Second Chance volunteers Jennifer Newberry and Joyce Wilke rescued a lively yellow kitten recently. These are their stories of Zipper the kitten.
The Rescue, by Jennifer Newberry
About a week ago, I was greeted by a huddle of small children as I walked in to my apartment building on Ash and Stadium in Columbia. These children knew me as "the cat lady" because they had seen me coming and going with my cats and foster cats. They also knew I was a volunteer with Second Chance.
The children stopped me at the door and told me about a mother cat and her litter of kittens that had surfaced during road construction in the lot adjacent to ours. They told me how the construction workers had given them money to buy food and water for the cats. Before the oldest child could finish his sentence, the youngest one interrupted with, "Can you help the kitten?"
The kids introduced me to a lively yellow kitten that was bouncing back and forth on the stairs in the middle of the construction site, happily chasing his tail while buzz saws where whirring about twenty feet away. I got to know this kitten over a few days and saw he was very friendly, playful, and loved being petted so much he would "make biscuits" in the air as he walked around you. I watched him as he chased the feet of the construction workers and tried to play with the specks of wood kicked up from piles of sawdust.
I put out a request to Second Chance that night, asking how to get him accepted since I had never brought in a stray before. Another volunteer, Joyce Wilke, asked me where the kitten was, and the next day I came home to find her talking to the construction workers as her husband put the kitten in the back of her car. I knew she already had litters at home and yet, here she was, taking this kitten home for Second Chance.
The Intake to Second Chance, by Joyce Wilke
Jennifer Newberry, a Second Chance volunteer, posted on our Facebook group about an orange stray kitten near her apartment complex. Since I handle intake of public cats for Second Chance, I made it a point to go by and check him out the next day. As I drove up to the construction site, I saw a cute kitten watching the workers above him. He seemed to be about 4 months old.
The kitten was friendly and easy to pick up. The construction workers told me how cats came out around dusk and ran the kitten off from the food that was being set out for him. They seemed worried that between cars zipping around all the time and the mean cats in the area, the kitten probably would not survive.
I took the kitten home and named him Zipper, as he liked to run up and down the hallway chasing other kitties and then slide on the floor. Within a few days, he was neutered and vaccinated. As he was healing, I noticed his energy was dwindling and thought it was the stress of his medical procedure. When he stopped eating, I quickly took Zipper to a doctor.
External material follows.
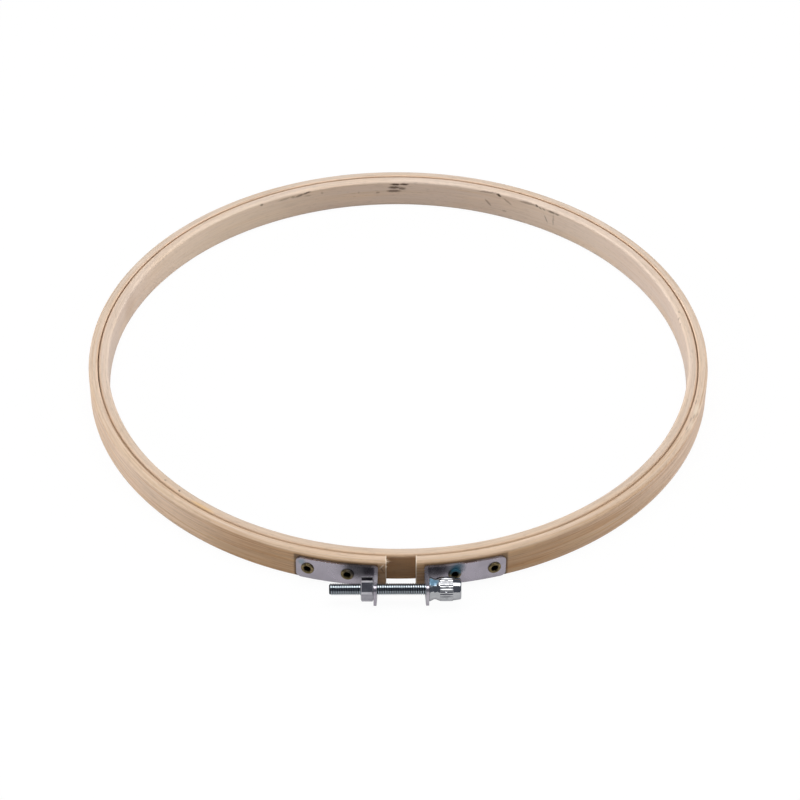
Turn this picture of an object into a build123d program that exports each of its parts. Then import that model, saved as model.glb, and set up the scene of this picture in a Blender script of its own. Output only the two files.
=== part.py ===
from build123d import *
from math import cos, radians, sin, sqrt, tan
import os

# Embroidery hoop of bent bamboo, lying flat. All sizes are in millimetres and all angles in degrees.
# The origin is on the hoop's axis at the lower faces, Z points up, and the screw clamp stands at the
# front, towards minus Y, with its knob towards plus X.

# Bamboo rings
hoop_diameter = 230.0
ring_height = 12.0
outer_wall = 3.45
inner_wall = 3.6
ring_clearance = 0.3
exposed_edge_radius = 1.2
outer_seam_edge_radius = 0.45
inner_seam_edge_radius = 1.2
gap_width = 10.0
gap_edge_radius = 0.3

# Brackets: a steel strip with an arm along the ring and an ear square to it
strip_thickness = 0.95
strip_width = 8.7
strip_middle_height = 5.8
strip_seat_gap = 0.05
bend_radius = 0.6
arm_length = 28.3
arm_corner_radius = 1.8
ear_set_back = 2.75
ear_length = 11.4
ear_lean = 3.4
ear_corner_radius = 2.0
ear_hole_clearance = 0.45

# Hollow rivets
rivet_set_back = 10.4
rivet_end_distance = 4.1
rivet_height = 6.1
rivet_shank_radius = 1.5
rivet_bore_radius = 1.05
rivet_rim_radius = 2.3
rivet_rim_height = 0.62
rivet_head_radius = 2.8
rivet_head_thickness = 0.6
rivet_recess = 0.1
rivet_play = 0.05
rivet_seat_gap = 0.03

# Screw
rod_radius = 1.98
rod_stand_off = 6.6
rod_free_length = 10.7
rod_chamfer = 0.5
knob_fit_clearance = 0.03

# Knob, from the ear outwards
knob_running_gap = 0.1
knob_collar_radius = 4.15
knob_collar_land = 0.35
knob_collar_taper = 1.2
knob_neck_radius = 3.5
knob_neck_length = 0.4
knob_flare_length = 1.65
knob_shoulder_radius = 4.0
knob_knurl_length = 4.35
knob_knurl_radius = 4.1
knob_knurl_crown = 0.07
knob_flute_count = 28
knob_flute_radius = 0.42
knob_flute_depth = 0.17
knob_rim_length = 2.8
knob_rim_radius = 3.92
knob_end_radius = 3.55
knob_end_edge_radius = 0.35
knob_end_wall = 1.3

# Nut
nut_across_flats = 7.35
nut_thickness = 4.3
nut_turn = -24.0
nut_face_radius = 3.5
nut_corner_chamfer = 0.4
nut_seat_gap = 0.05
nut_bore_clearance = 0.22
nut_bore_chamfer = 0.35

# One overrun serves all cuts that run past a face
overrun = 1.0

# Ring radii, from the outside in
outer_radius = hoop_diameter / 2
seat_radius = outer_radius - outer_wall
inner_ring_radius = seat_radius - ring_clearance
window_radius = inner_ring_radius - inner_wall

# Radii of the strip's two faces along the arm
strip_inside_radius = outer_radius + strip_seat_gap
strip_outside_radius = strip_inside_radius + strip_thickness
strip_base_height = strip_middle_height - strip_width / 2

# Where the ear's face towards the gap leaves the ring
ear_foot = gap_width / 2 + ear_set_back
ear_foot_outward = sqrt(strip_inside_radius**2 - ear_foot**2)
ear_tip_outward = outer_radius + ear_length

# The screw's axis
rod_outward = outer_radius + rod_stand_off


def ear_outside(outward):
    """X of the right ear's face away from the gap, this far out from the hoop's axis."""
    lean = radians(ear_lean)
    return ear_foot + (outward - ear_foot_outward) * tan(lean) + strip_thickness / cos(lean)


def screw_point(along):
    """The point of the screw's axis at this X."""
    return Vector(along, -rod_outward, strip_middle_height)


def screw_section(along):
    """A sketch plane square to the screw's axis at this X."""
    return Plane(origin=screw_point(along), x_dir=(0, 1, 0), z_dir=(1, 0, 0))


def wall_plane(radius, arc, outwards):
    """A plane on the ring's wall at this radius, an arc round from the gap's middle."""
    turn = arc / outer_radius
    direction = Vector(sin(turn), -cos(turn), 0)
    origin = direction * radius + Vector(0, 0, rivet_height)
    facing = direction if outwards else direction * -1
    return Plane(origin=origin, x_dir=(cos(turn), sin(turn), 0), z_dir=facing)


def export_piece(piece, label):
    """Name a finished piece and write it as its own file."""
    piece.part.label = label
    export_step(piece.part, f"parts/{label}.step")


os.makedirs("parts", exist_ok=True)

# Rivets stand at these arcs from the gap's middle, minus on the left
inner_rivet_arc = ear_foot + rivet_set_back
outer_rivet_arc = ear_foot + arm_length - rivet_end_distance
rivet_arcs = {
    "rivet_left_outer": -outer_rivet_arc,
    "rivet_left_inner": -inner_rivet_arc,
    "rivet_right_inner": inner_rivet_arc,
    "rivet_right_outer": outer_rivet_arc,
}
screw_axis = Axis(screw_point(0), (1, 0, 0))
screw_profile_plane = Plane(origin=screw_point(0), x_dir=(1, 0, 0), z_dir=(0, -1, 0))

# Inner ring: a closed band with softened edges, rounder where the fingers meet it
with BuildPart() as inner_ring:
    with BuildSketch(Plane.XZ) as inner_section:
        with Locations((window_radius + inner_wall / 2, ring_height / 2)):
            Rectangle(inner_wall, ring_height)
        fillet(inner_section.vertices().group_by(Axis.X)[0], exposed_edge_radius)
        fillet(inner_section.vertices().group_by(Axis.X)[-1], inner_seam_edge_radius)
    revolve(axis=Axis.Z)
export_piece(inner_ring, "inner_ring")

# Outer ring: the same band, one wall larger, sawn open at the front and bored for the rivets
with BuildPart() as outer_ring:
    with BuildSketch(Plane.XZ) as outer_section:
        with Locations((seat_radius + outer_wall / 2, ring_height / 2)):
            Rectangle(outer_wall, ring_height)
        fillet(outer_section.vertices().group_by(Axis.X)[-1], exposed_edge_radius)
        fillet(outer_section.vertices().group_by(Axis.X)[0], outer_seam_edge_radius)
    revolve(axis=Axis.Z)
    with BuildSketch(Plane.XY.offset(-overrun)):
        with Locations((0, -seat_radius - outer_wall / 2)):
            Rectangle(gap_width, outer_wall + 2 * overrun)
    extrude(amount=ring_height + 2 * overrun, mode=Mode.SUBTRACT)
    gap_faces = outer_ring.faces().filter_by(Axis.X)
    gap_uprights = gap_faces.edges().filter_by(Axis.Z)
    fillet(gap_uprights, gap_edge_radius)
    for rivet_arc in rivet_arcs.values():
        with Locations(wall_plane(seat_radius - overrun, rivet_arc, outwards=False)):
            CounterBoreHole(
                radius=rivet_shank_radius + rivet_play,
                counter_bore_radius=rivet_head_radius + rivet_play,
                counter_bore_depth=overrun + rivet_recess + rivet_head_thickness + rivet_play,
                depth=outer_wall + 2 * overrun,
            )
export_piece(outer_ring, "outer_ring")

# Right bracket: the strip seen from above, an arc along the ring and a straight leaning ear
with BuildPart() as right_bracket:
    with BuildSketch(Plane.XY.offset(strip_base_height)):
        with BuildLine() as strip_path:
            foot = Vector(ear_foot, -ear_foot_outward, 0)
            far_turn = (ear_foot + arm_length) / outer_radius
            far_end = Vector(sin(far_turn), -cos(far_turn), 0) * strip_inside_radius
            ear_rise = ear_tip_outward - ear_foot_outward
            tip = foot + Vector(ear_rise * tan(radians(ear_lean)), -ear_rise, 0)
            RadiusArc(far_end, foot, strip_inside_radius)
            Line(foot, tip)
            bend = strip_path.vertices().sort_by_distance(foot)[0]
            fillet(bend, bend_radius + strip_thickness)
            offset(amount=strip_thickness, side=Side.LEFT)
        make_face()
    extrude(amount=strip_width)
    tip_face = right_bracket.faces().sort_by(Axis.Y)[0]
    fillet(tip_face.edges().group_by(SortBy.LENGTH)[0], ear_corner_radius)
    far_face = right_bracket.faces().sort_by(Axis.X)[-1]
    fillet(far_face.edges().group_by(SortBy.LENGTH)[0], arm_corner_radius)
    with Locations(screw_section(0)):
        Hole(rod_radius + ear_hole_clearance)
    for rivet_arc in (inner_rivet_arc, outer_rivet_arc):
        with Locations(wall_plane(strip_outside_radius + overrun, rivet_arc, outwards=True)):
            Hole(rivet_shank_radius + rivet_play, depth=strip_thickness + 2 * overrun)
export_piece(right_bracket, "right_bracket")

# Left bracket: the mirror image
with BuildPart() as left_bracket:
    mirror(right_bracket.part, about=Plane.YZ)
export_piece(left_bracket, "left_bracket")

# One rivet on its own axis: flat head in the ring's recess, shank, and rim rolled over the strip.
# Heights are measured outwards from the head's face.
rivet_head_face = seat_radius + rivet_recess
rivet_rim_base = strip_outside_radius + rivet_seat_gap - rivet_head_face
rim_middle_radius = (rivet_bore_radius + rivet_rim_radius) / 2
with BuildPart() as rivet:
    with BuildSketch(Plane.XZ):
        with BuildLine():
            Polyline(
                (rivet_bore_radius, rivet_rim_base),
                (rivet_bore_radius, rivet_head_thickness),
                (0, rivet_head_thickness),
                (0, 0),
                (rivet_head_radius, 0),
                (rivet_head_radius, rivet_head_thickness),
                (rivet_shank_radius, rivet_head_thickness),
                (rivet_shank_radius, rivet_rim_base),
                (rivet_rim_radius, rivet_rim_base),
            )
            ThreePointArc(
                (rivet_rim_radius, rivet_rim_base),
                (rim_middle_radius, rivet_rim_base + rivet_rim_height),
                (rivet_bore_radius, rivet_rim_base),
            )
        make_face()
    revolve(axis=Axis.Z)

for rivet_label, rivet_arc in rivet_arcs.items():
    with BuildPart() as placed_rivet:
        add(wall_plane(rivet_head_face, rivet_arc, outwards=True) * rivet.part)
    export_piece(placed_rivet, rivet_label)

# Nut against the left ear, with its flats turned a little and its corners taken back by a turned cone
nut_inside = ear_outside(rod_outward + nut_face_radius) + nut_seat_gap
nut_outside = nut_inside + nut_thickness
nut_corner_radius = nut_across_flats / 2 / cos(radians(30))
with BuildPart() as nut:
    with BuildSketch(screw_section(-nut_outside)):
        RegularPolygon(nut_across_flats / 2, side_count=6, major_radius=False, rotation=nut_turn)
    extrude(amount=nut_thickness)
    with BuildSketch(screw_profile_plane):
        with BuildLine():
            Polyline(
                (-nut_outside, 0),
                (-nut_outside, nut_face_radius),
                (-nut_outside + nut_corner_chamfer, nut_corner_radius),
                (-nut_inside - nut_corner_chamfer, nut_corner_radius),
                (-nut_inside, nut_face_radius),
                (-nut_inside, 0),
                close=True,
            )
        make_face()
    revolve(axis=screw_axis, mode=Mode.INTERSECT)
    with Locations(screw_section(-nut_inside)):
        Hole(rod_radius + nut_bore_clearance)
    bore_rims = nut.edges().filter_by(GeomType.CIRCLE)
    bore_rims = bore_rims.filter_by(lambda rim: rim.radius < nut_across_flats / 2 - nut_bore_chamfer)
    chamfer(bore_rims.group_by(SortBy.RADIUS)[0], nut_bore_chamfer)
export_piece(nut, "nut")

# Stations of the knob along the screw
collar_start = ear_outside(rod_outward + knob_collar_radius) + knob_running_gap
taper_start = collar_start + knob_collar_land
neck_start = taper_start + knob_collar_taper
flare_start = neck_start + knob_neck_length
knurl_start = flare_start + knob_flare_length
rim_start = knurl_start + knob_knurl_length
knob_end = rim_start + knob_rim_length
bore_end = knob_end - knob_end_wall

# Rod: plain at its outer thread diameter, chamfered at the free end, its other end inside the knob
rod_start = -nut_outside - rod_free_length
rod_end = bore_end - knob_fit_clearance
with BuildPart() as screw_rod:
    with BuildSketch(screw_section(rod_start)):
        Circle(rod_radius)
    extrude(amount=rod_end - rod_start)
    chamfer(screw_rod.edges().sort_by(Axis.X)[0], rod_chamfer)
export_piece(screw_rod, "screw_rod")

# Knob: a turned body with collar, neck, crowned knurl and tapering rim, bored blind for the rod
knob_bore_radius = rod_radius + knob_fit_clearance
with BuildPart() as knob:
    with BuildSketch(screw_profile_plane) as knob_profile:
        with BuildLine():
            Polyline(
                (bore_end, 0),
                (bore_end, knob_bore_radius),
                (collar_start, knob_bore_radius),
                (collar_start, knob_collar_radius),
                (taper_start, knob_collar_radius),
                (neck_start, knob_neck_radius),
                (flare_start, knob_neck_radius),
            )
            Spline(
                (flare_start, knob_neck_radius),
                (knurl_start, knob_shoulder_radius),
                tangents=((1, 0), (1, 0)),
            )
            Line((knurl_start, knob_shoulder_radius), (knurl_start, knob_knurl_radius))
            ThreePointArc(
                (knurl_start, knob_knurl_radius),
                (knurl_start + knob_knurl_length / 2, knob_knurl_radius + knob_knurl_crown),
                (rim_start, knob_knurl_radius),
            )
            Polyline(
                (rim_start, knob_knurl_radius),
                (rim_start, knob_rim_radius),
                (knob_end, knob_end_radius),
                (knob_end, 0),
                (bore_end, 0),
            )
        make_face()
        end_corner = knob_profile.vertices().group_by(Axis.X)[-1].sort_by(Axis.Z)[-1]
        fillet(end_corner, knob_end_edge_radius)
    revolve(axis=screw_axis)
    flute_ring_radius = knob_knurl_radius + knob_knurl_crown - knob_flute_depth + knob_flute_radius
    with BuildSketch(screw_section(knurl_start)):
        with PolarLocations(flute_ring_radius, knob_flute_count):
            Circle(knob_flute_radius)
    extrude(amount=knob_knurl_length, mode=Mode.SUBTRACT)
export_piece(knob, "knob")
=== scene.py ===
"""Dresses the embroidery hoop: two bamboo rings, a steel clamp, hollow rivets and a knurled knob.

Sizes are in millimetres in the classes and in metres in the meshes. Turns are degrees round the
hoop from the middle of the gap, plus towards the knob.
"""

import logging
import math
from collections.abc import Callable
from dataclasses import dataclass
from enum import Enum
from itertools import accumulate
from typing import Union

import bmesh
import bpy
from mathutils import Matrix, Vector


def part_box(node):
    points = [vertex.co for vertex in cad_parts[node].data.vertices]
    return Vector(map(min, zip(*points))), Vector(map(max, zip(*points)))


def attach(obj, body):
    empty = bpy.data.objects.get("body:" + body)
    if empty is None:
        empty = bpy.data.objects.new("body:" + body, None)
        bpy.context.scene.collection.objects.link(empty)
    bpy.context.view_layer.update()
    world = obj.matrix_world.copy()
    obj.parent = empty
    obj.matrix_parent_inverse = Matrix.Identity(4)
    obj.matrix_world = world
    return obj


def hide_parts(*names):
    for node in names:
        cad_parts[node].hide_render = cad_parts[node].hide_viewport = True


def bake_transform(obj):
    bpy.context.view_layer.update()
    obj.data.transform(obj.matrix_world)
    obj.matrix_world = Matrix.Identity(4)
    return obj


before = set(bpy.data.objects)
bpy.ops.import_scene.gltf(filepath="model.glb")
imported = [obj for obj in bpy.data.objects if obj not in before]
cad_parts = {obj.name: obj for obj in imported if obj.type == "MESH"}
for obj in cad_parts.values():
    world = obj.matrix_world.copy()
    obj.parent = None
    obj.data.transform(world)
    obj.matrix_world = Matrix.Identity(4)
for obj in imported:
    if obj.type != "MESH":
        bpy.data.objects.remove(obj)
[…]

The vet said he had a bacterial infection that was probably from drinking stagnant water while a stray.
Zipper responded quickly to the antibiotics and is now zipping around again. He still will not eat when there are other cats around – a direct result of being bullied by the other stray cats. Of interest, he is not afraid of loud noises, even a vacuum cleaner! I think this is from his time around the construction crew on Stadium.
I believe we rescued Zipper from traffic, construction, mean cats and infectious elements. He has been adopted through Second Chance and found his forever home complete with other playmates.